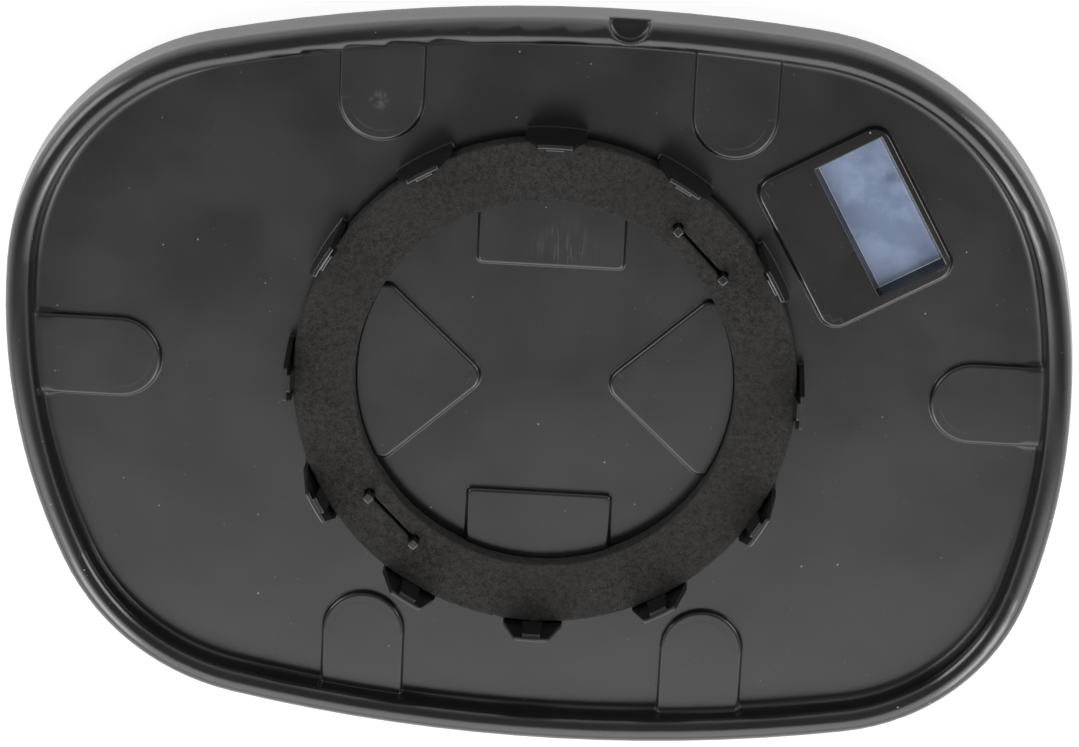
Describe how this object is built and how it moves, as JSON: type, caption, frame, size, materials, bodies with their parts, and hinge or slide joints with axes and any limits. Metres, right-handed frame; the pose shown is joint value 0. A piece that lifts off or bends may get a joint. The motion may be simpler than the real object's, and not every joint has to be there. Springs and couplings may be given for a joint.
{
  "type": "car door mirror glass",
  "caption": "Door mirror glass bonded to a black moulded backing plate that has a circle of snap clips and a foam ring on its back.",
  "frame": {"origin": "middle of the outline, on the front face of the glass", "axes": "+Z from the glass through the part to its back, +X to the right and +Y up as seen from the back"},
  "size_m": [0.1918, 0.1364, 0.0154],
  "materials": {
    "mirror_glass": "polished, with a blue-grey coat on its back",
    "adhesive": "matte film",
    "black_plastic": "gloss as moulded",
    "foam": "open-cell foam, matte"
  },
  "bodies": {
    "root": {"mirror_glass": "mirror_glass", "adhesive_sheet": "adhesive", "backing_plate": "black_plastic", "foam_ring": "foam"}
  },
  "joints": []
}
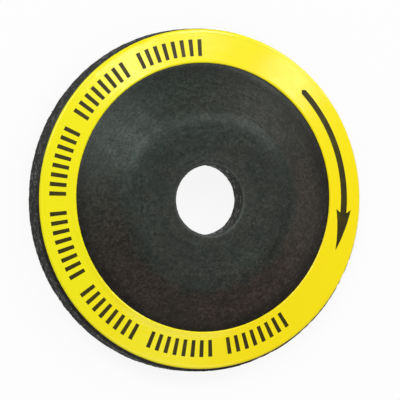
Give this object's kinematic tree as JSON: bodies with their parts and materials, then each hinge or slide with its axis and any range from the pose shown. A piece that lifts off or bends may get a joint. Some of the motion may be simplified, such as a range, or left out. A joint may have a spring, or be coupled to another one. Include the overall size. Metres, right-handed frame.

> **WHAT THE EXERCISE ASKS**
Output the records above in their entirety, exactly.

> **REPLY TO THE EXERCISE**
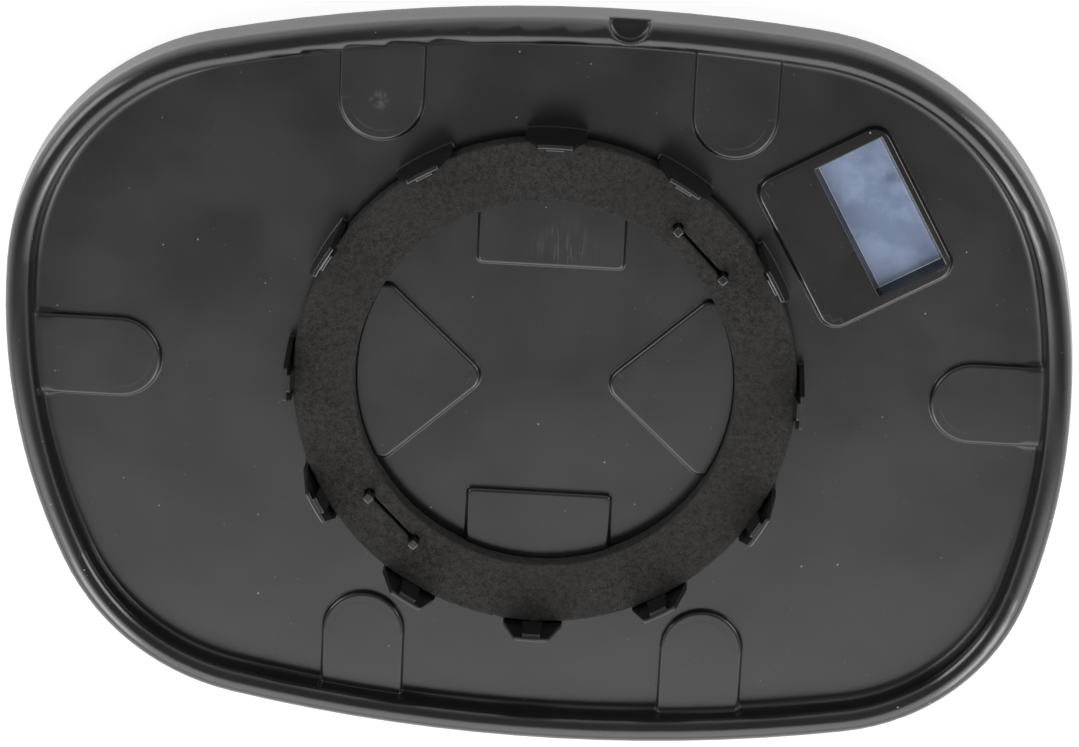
Describe how this object is built and how it moves, as JSON: type, caption, frame, size, materials, bodies with their parts, and hinge or slide joints with axes and any limits. Metres, right-handed frame; the pose shown is joint value 0. A piece that lifts off or bends may get a joint. The motion may be simpler than the real object's, and not every joint has to be there. Springs and couplings may be given for a joint.
{
  "type": "car door mirror glass",
  "caption": "Door mirror glass bonded to a black moulded backing plate that has a circle of snap clips and a foam ring on its back.",
  "frame": {"origin": "middle of the outline, on the front face of the glass", "axes": "+Z from the glass through the part to its back, +X to the right and +Y up as seen from the back"},
  "size_m": [0.1918, 0.1364, 0.0154],
  "materials": {
    "mirror_glass": "polished, with a blue-grey coat on its back",
    "adhesive": "matte film",
    "black_plastic": "gloss as moulded",
    "foam": "open-cell foam, matte"
  },
  "bodies": {
    "root": {"mirror_glass": "mirror_glass", "adhesive_sheet": "adhesive", "backing_plate": "black_plastic", "foam_ring": "foam"}
  },
  "joints": []
}
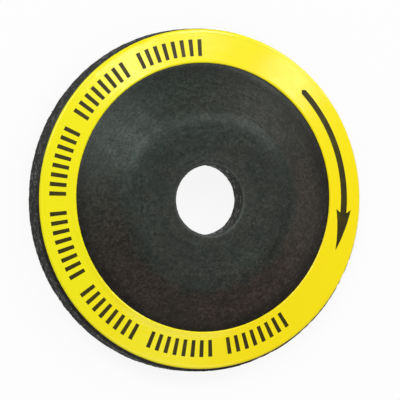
Give this object's kinematic tree as JSON: bodies with their parts and materials, then each hinge or slide with its axis and any range from the pose shown. A piece that lifts off or bends may get a joint. Some of the motion may be simplified, such as a range, or left out. A joint may have a spring, or be coupled to another one. Include the overall size. Metres, right-handed frame.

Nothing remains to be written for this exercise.